The Office of National Statistics reveals that over the last decade the number of cohabiting couple families has grown faster than married couple or lone parent families, with an increase of 25.8% from 2008 to 2018.
Despite this growth the law remains ‘behind the times’ and it is still the case that cohabiting couples do not have the same rights as married couples.
The rights of unmarried couples and married couples differ in a number of ways on separation and on death.
An unmarried partner who stays at home to care for children cannot make any claims in their own right for property, maintenance or pension-sharing on separation. Whereas married couples are able to make a claim against all of their spouse’s assets, savings, pensions, and for maintenance payments for themselves. This is because cohabiting couples are not legally obliged to support each other financially, but married partners have a legal duty to do so.

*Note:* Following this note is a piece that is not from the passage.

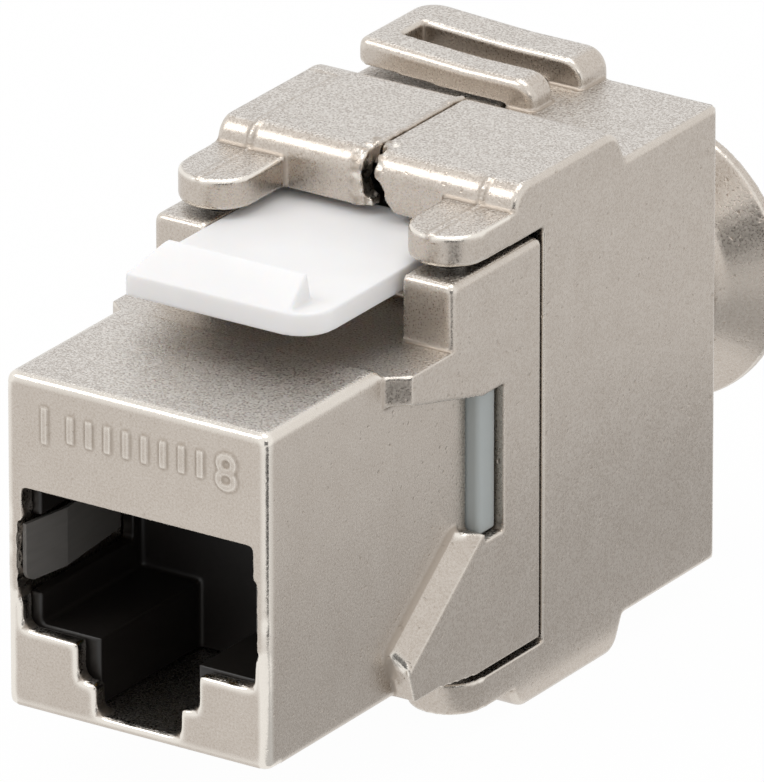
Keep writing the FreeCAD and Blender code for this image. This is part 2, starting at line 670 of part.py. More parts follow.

If you are unmarried and live in a home owned by your partner and you are asked to leave, you have no right to stay in that accommodation. If you are married, a spouse has the right to stay in the ‘matrimonial home’.
On death, if there is no Will, the surviving partner will not automatically inherit anything – unless the couple jointly own property. A married partner would inherit all or some of the estate. Additionally, cohabiting partners cannot access their partner’s bank account if they die – whereas married couples may be allowed to withdraw the balance providing the amount is small.
It is important to ensure that you have legal protection.